The 30% rule

What I’m going to describe to you is a principle of business strategy, planning and management that will help your organization for many years to come.  It’s not a tool that you can implement today and see the effect tomorrow.  It takes time to design and install. Once enacted, it takes time to produce the results you’ll benefit from.  And it takes discipline to maintain through the sine wave of business cycles.  The rule begins with a few assumptions.  If you agree with the assumptions, you’ll immediately understand why the “30% rule” is advantageous.

The first assumption is that the talent in your company is the only asset you have.  While a corporation has a legal identity that is separate from its constituent human beings, that identity is a hollow shell until a person expends energy within it.  Money might be in the bank.  Patents might be issued in the name of the company.  Buildings and equipment might exist, titled to the corporation.  None of those inanimate assets “do” anything by themselves.  They have to be employed by people.

The second assumption is that losing talented people who have demonstrated their ability to contribute causes both short-term performance damage and long-term risk to the company.  When good people have to leave a company, they take years of investment as well as all their future contributions with them.  So having to reduce strongly performing staff due to a downturn in business is the worst decision any company can make.

A third assumption is that the health of a company is measured, in order of priority, by cash flow, profitability and revenue.  Valuations of companies are tied to the likelihood and magnitude of future cash generation.  The methods might include conventional formulas for establishing market value according to multiples of revenue or profit, discounts due to illiquidity of the equity and minority positions, comparative transactions, etc.  But they all ultimately can be traced back to the expectation of future cash flows.

If you agree with these assumptions, then the goal is to ensure that through both good times and bad, the company is able to 1) retain its performing talent, and 2) maintain positive cash flow.  The common mistake is that during good times, the company leaders allow the business model to change incrementally towards a structure that prevents it from achieving these two objectives during hard times.  So what is the structure that should be maintained?

Here’s where the “30% rule” comes in.  The rule means that the business structure should be designed in order to be able to suffer a 30% drop in business at any time, without requiring staff reductions or losing the ability to generate positive cash flow.  You might say, “Well, that rule wouldn’t have helped us in the current recession, because lots of companies experienced 40-50% revenue cuts”.  You’d be right that a 30% model wouldn’t be sufficient to retain staff at that level of revenue reduction.  But if you design your business around a 50% reduction scenario, you will actually retard its ability to compete and prosper in good times, thus jeopardizing its ability to survive in either condition.  A 50% drop in the economic engine is a less likely event than 10-30%.  If you have a business organized on the 30% rule, you have a much better chance of making the adjustments necessary to quickly address a steeper decline, than those companies who were modeled after an expectation of continued linear growth.  And there are an embarrassingly large number of those examples that we can see in the daily business press over the last several years.

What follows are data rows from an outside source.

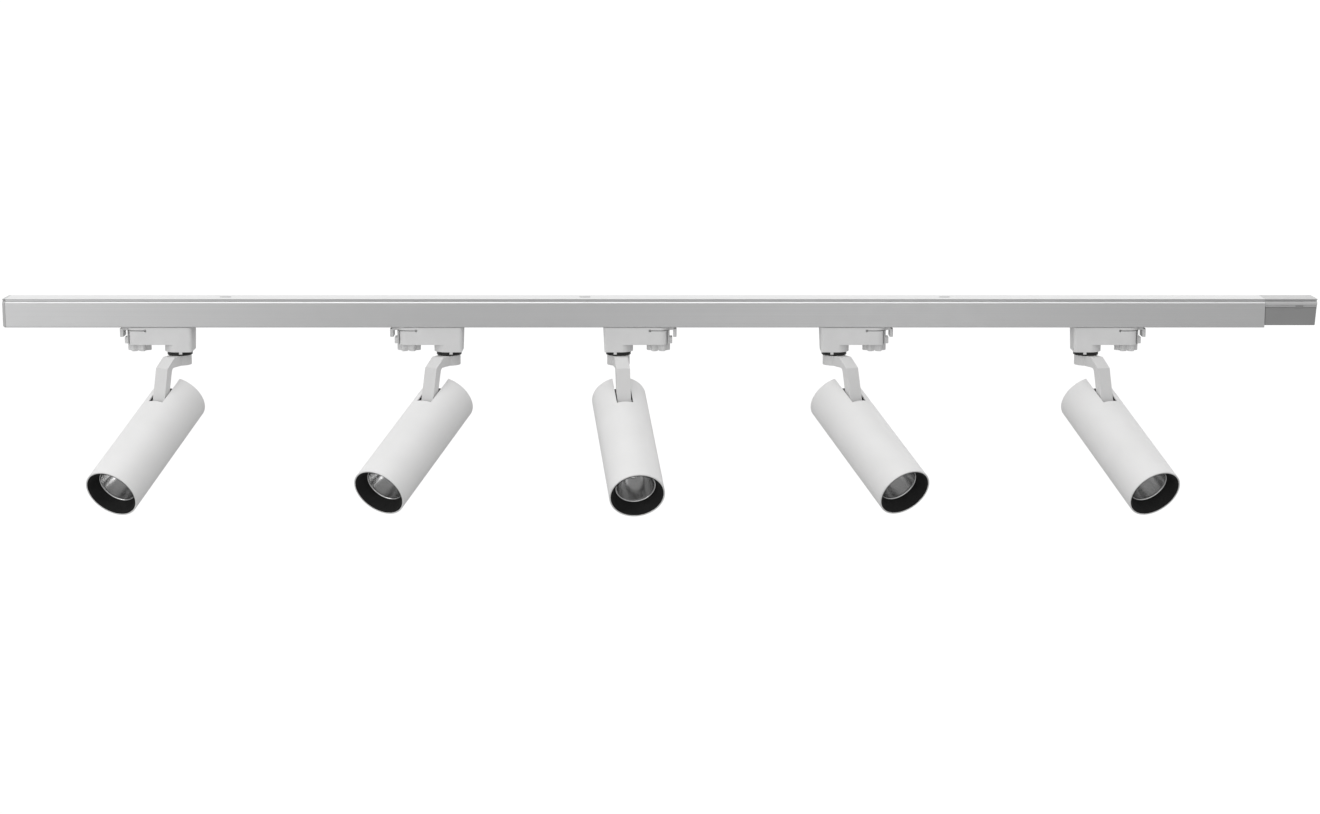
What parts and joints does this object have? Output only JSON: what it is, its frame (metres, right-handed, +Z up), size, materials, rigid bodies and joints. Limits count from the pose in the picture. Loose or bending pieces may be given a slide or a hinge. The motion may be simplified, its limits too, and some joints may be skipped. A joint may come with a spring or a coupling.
{
  "type": "track light",
  "caption": "Ceiling track light: a straight multi-circuit rail with an end cap and a live-end feed, carrying cylindrical spotlights that slide, swivel and tilt on lever-locked adapters.",
  "frame": {"origin": "centre of the track's top face, which lies on the ceiling", "axes": "+X along the track towards the feed, +Z up into the ceiling; the lamps shine down towards -Y"},
  "size_m": [1.5655, 0.1889, 0.2383],
  "materials": {
    "anodised_aluminium": "silver anodised, fine drawn grain",
    "insulator_plastic": "ivory, moulded",
    "copper": "drawn copper",
    "track_plastic": "silver grey, fine moulded grain",
    "cover_plastic": "mid grey, fine moulded grain",
    "adapter_plastic": "light grey, fine moulded grain",
    "black_plastic": "black, moulded",
    "white_paint": "white powder coat, satin",
    "baffle_black": "matt black, fine",
    "reflector_aluminium": "bright polished",
    "cast_aluminium": "black, cast",
    "steel": "turned"
  },
  "bodies": {
    "track": {"track_rail": "anodised_aluminium", "insulator_front": "insulator_plastic", "insulator_rear": "insulator_plastic", "conductor_line_1": "copper", "conductor_line_2": "copper", "conductor_line_3": "copper", "conductor_neutral": "copper", "end_cap": "track_plastic", "feed_housing": "track_plastic", "feed_cover": "cover_plastic"},
    "adapter_1": {"adapter_housing_1": "adapter_plastic"},
    "lever_1": {"lock_lever_1": "adapter_plastic"},
    "selector_1": {"circuit_selector_1": "adapter_plastic"},
    "swivel_1": {"swivel_ring_1": "black_plastic", "arm_1": "white_paint"},
    "spot_1": {"spot_tube_1": "white_paint", "baffle_1": "baffle_black", "reflector_1": "reflector_aluminium", "heat_sink_1": "cast_aluminium", "tilt_pin_1": "steel"},
    "adapter_2": {"adapter_housing_2": "adapter_plastic"},
    "lever_2": {"lock_lever_2": "adapter_plastic"},
    "selector_2": {"circuit_selector_2": "adapter_plastic"},
    "swivel_2": {"swivel_ring_2": "black_plastic", "arm_2": "white_paint"},
    "spot_2": {"spot_tube_2": "white_paint", "baffle_2": "baffle_black", "reflector_2": "reflector_aluminium", "heat_sink_2": "cast_aluminium", "tilt_pin_2": "steel"},
    "adapter_3": {"adapter_housing_3": "adapter_plastic"},
    "lever_3": {"lock_lever_3": "adapter_plastic"},
    "selector_3": {"circuit_selector_3": "adapter_plastic"},
    "swivel_3": {"swivel_ring_3": "black_plastic", "arm_3": "white_paint"},
    "spot_3": {"spot_tube_3": "white_paint", "baffle_3": "baffle_black", "reflector_3": "reflector_aluminium", "heat_sink_3": "cast_aluminium", "tilt_pin_3": "steel"},
    "adapter_4": {"adapter_housing_4": "adapter_plastic"},
    "lever_4": {"lock_lever_4": "adapter_plastic"},
    "selector_4": {"circuit_selector_4": "adapter_plastic"},
    "swivel_4": {"swivel_ring_4": "black_plastic", "arm_4": "white_paint"},
    "spot_4": {"spot_tube_4": "white_paint", "baffle_4": "baffle_black", "reflector_4": "reflector_aluminium", "heat_sink_4": "cast_aluminium", "tilt_pin_4": "steel"},
    "adapter_5": {"adapter_housing_5": "adapter_plastic"},
    "lever_5": {"lock_lever_5": "adapter_plastic"},
    "selector_5": {"circuit_selector_5": "adapter_plastic"},
    "swivel_5": {"swivel_ring_5": "black_plastic", "arm_5": "white_paint"},
    "spot_5": {"spot_tube_5": "white_paint", "baffle_5": "baffle_black", "reflector_5": "reflector_aluminium", "heat_sink_5": "cast_aluminium", "tilt_pin_5": "steel"}
  },
  "joints": [
    {"name": "adapter_slide_1", "type": "slide", "parent": "track", "child": "adapter_1", "axis": [1, 0, 0], "range_m": [-0.125, 0.11]},
    {"name": "lever_turn_1", "type": "hinge", "parent": "adapter_1", "child": "lever_1", "pos_m": [-0.5946, 0, -0.035], "axis": [0, 0, -1], "range_deg": [0, 90]},
    {"name": "selector_turn_1", "type": "hinge", "parent": "adapter_1", "child": "selector_1", "pos_m": [-0.5946, 0, -0.056], "axis": [0, 0, -1], "range_deg": [0, 180]},
    {"name": "swivel_turn_1", "type": "hinge", "parent": "adapter_1", "child": "swivel_1", "pos_m": [-0.5466, 0, -0.065], "axis": [0, 0, 1], "range_deg": [-152.7, 197.3]},
    {"name": "spot_tilt_1", "type": "hinge", "parent": "swivel_1", "child": "spot_1", "pos_m": [-0.56386, -0.0421, -0.1195], "axis": [-0.9252, 0.3795, 0], "range_deg": [-45, 30]},
    {"name": "adapter_slide_2", "type": "slide", "parent": "track", "child": "adapter_2", "axis": [1, 0, 0], "range_m": [-0.11, 0.078]},
    {"name": "lever_turn_2", "type": "hinge", "parent": "adapter_2", "child": "lever_2", "pos_m": [-0.2714, 0, -0.035], "axis": [0, 0, -1], "range_deg": [0, 90]},
    {"name": "selector_turn_2", "type": "hinge", "parent": "adapter_2", "child": "selector_2", "pos_m": [-0.2714, 0, -0.056], "axis": [0, 0, -1], "range_deg": [0, 180]},
    {"name": "swivel_turn_2", "type": "hinge", "parent": "adapter_2", "child": "swivel_2", "pos_m": [-0.2234, 0, -0.065], "axis": [0, 0, 1], "range_deg": [-146.8, 203.2]},
    {"name": "spot_tilt_2", "type": "hinge", "parent": "swivel_2", "child": "spot_2", "pos_m": [-0.2449, -0.0401, -0.1195], "axis": [-0.8813, 0.4726, 0], "range_deg": [-45, 30]},
    {"name": "adapter_slide_3", "type": "slide", "parent": "track", "child": "adapter_3", "axis": [1, 0, 0], "range_m": [-0.078, 0.08]},
    {"name": "lever_turn_3", "type": "hinge", "parent": "adapter_3", "child": "lever_3", "pos_m": [0.0277, 0, -0.035], "axis": [0, 0, 1], "range_deg": [0, 90]},
    {"name": "selector_turn_3", "type": "hinge", "parent": "adapter_3", "child": "selector_3", "pos_m": [0.0277, 0, -0.056], "axis": [0, 0, 1], "range_deg": [0, 180]},
    {"name": "swivel_turn_3", "type": "hinge", "parent": "adapter_3", "child": "swivel_3", "pos_m": [-0.0203, 0, -0.065], "axis": [0, 0, 1], "range_deg": [-183.8, 166.2]},
    {"name": "spot_tilt_3", "type": "hinge", "parent": "swivel_3", "child": "spot_3", "pos_m": [-0.01334, -0.04496, -0.1195], "axis": [-0.9882, -0.153, 0], "range_deg": [-45, 30]},
    {"name": "adapter_slide_4", "type": "slide", "parent": "track", "child": "adapter_4", "axis": [1, 0, 0], "range_m": [-0.08, 0.1]},
    {"name": "lever_turn_4", "type": "hinge", "parent": "adapter_4", "child": "lever_4", "pos_m": [0.2866, 0, -0.035], "axis": [0, 0, 1], "range_deg": [0, 90]},
    {"name": "selector_turn_4", "type": "hinge", "parent": "adapter_4", "child": "selector_4", "pos_m": [0.2866, 0, -0.056], "axis": [0, 0, 1], "range_deg": [0, 180]},
    {"name": "swivel_turn_4", "type": "hinge", "parent": "adapter_4", "child": "swivel_4", "pos_m": [0.2386, 0, -0.065], "axis": [0, 0, 1], "range_deg": [-204, 146]},
    {"name": "spot_tilt_4", "type": "hinge", "parent": "swivel_4", "child": "spot_4", "pos_m": [0.26066, -0.03979, -0.1195], "axis": [-0.8746, -0.4848, 0], "range_deg": [-45, 30]},
    {"name": "adapter_slide_5", "type": "slide", "parent": "track", "child": "adapter_5", "axis": [1, 0, 0], "range_m": [-0.1, 0.11]},
    {"name": "lever_turn_5", "type": "hinge", "parent": "adapter_5", "child": "lever_5", "pos_m": [0.5888, 0, -0.035], "axis": [0, 0, 1], "range_deg": [0, 90]},
    {"name": "selector_turn_5", "type": "hinge", "parent": "adapter_5", "child": "selector_5", "pos_m": [0.5888, 0, -0.056], "axis": [0, 0, 1], "range_deg": [0, 180]},
    {"name": "swivel_turn_5", "type": "hinge", "parent": "adapter_5", "child": "swivel_5", "pos_m": [0.5408, 0, -0.065], "axis": [0, 0, 1], "range_deg": [-198.5, 151.5]},
    {"name": "spot_tilt_5", "type": "hinge", "parent": "swivel_5", "child": "spot_5", "pos_m": [0.55894, -0.04173, -0.1195], "axis": [-0.9171, -0.3987, 0], "range_deg": [-45, 30]}
  ]
}
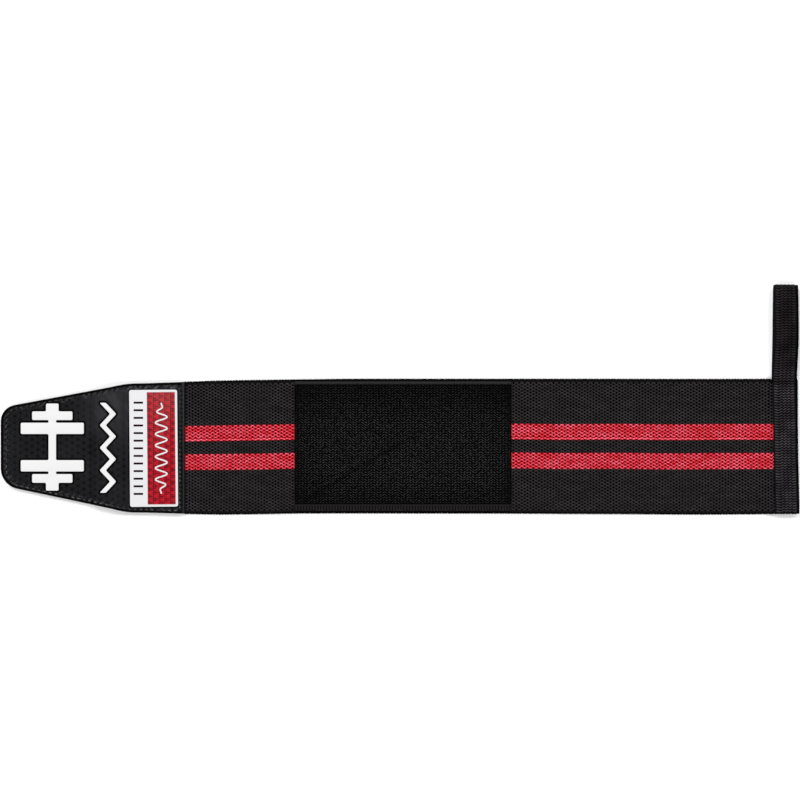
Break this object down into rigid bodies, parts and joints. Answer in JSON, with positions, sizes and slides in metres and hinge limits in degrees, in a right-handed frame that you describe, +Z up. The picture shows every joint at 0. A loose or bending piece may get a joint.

So how do you construct a 30% “drop” business model?  Simply put, you ensure that your operating costs (COGS, direct and indirect labor, overhead, etc.) are comprised of no more than 70% fixed expenses, in every expense category.  That includes materials, labor, facilities, SG&A, insurances, benefits, etc.  Usually, COGS is made up of half fixed (direct labor) and half variable (raw materials, work in process) expenses.  So COGS meets the criterion.  Indirect costs are where the problem usually lies.

For example, on the labor category, you can achieve a higher variable cost component by setting your compensation guidelines that will place your base salaries both by job and in aggregate at, or a little below, the fiftieth percentile of the market ranges.  Then use a profit-funded incentive plan to distribute performance-based bonuses to all employees that would allow them to earn total compensation at the high end of the market in good times, while reducing labor costs in direct proportion to declining revenues in hard times.  Since most companies’ largest single expense is labor, this is a tremendous advantage that allows the company to flex with the times.  And if employees are all included, with education and ongoing transparency of information, most of them will understand the philosophy to be in their best interests.

Another expense factor to focus on is business process efficiency.  If you have a profit sharing plan as described above, most employees will recognize the value of reducing waste of time and resources.  The organization never gets too “fat”.  Raw materials, work in process and finished inventory levels never exceed the optimum usage rate and quality stays high so that scrap and rework is minimal.  This applies equally to manufacturing of products or “manufacturing” of services.  And a third category is facility expense.  Keep the square footage and fixed assets down.  If your average square feet per person is 100, while your competitors’ is 200, you have a 50% cost advantage on that category that can translate to pricing elasticity in more competitive markets.  If your facility practices are designed around feeding egos, you’ll starve during economic downturns.

Taken together, these structural methods can yield higher profitability in good times, and preservation of your only asset…people…during bad times.  Start making the changes necessary now, so that over the next several years you will be able to enjoy the comfort of knowing that you can thrive both at the peak and in the trough.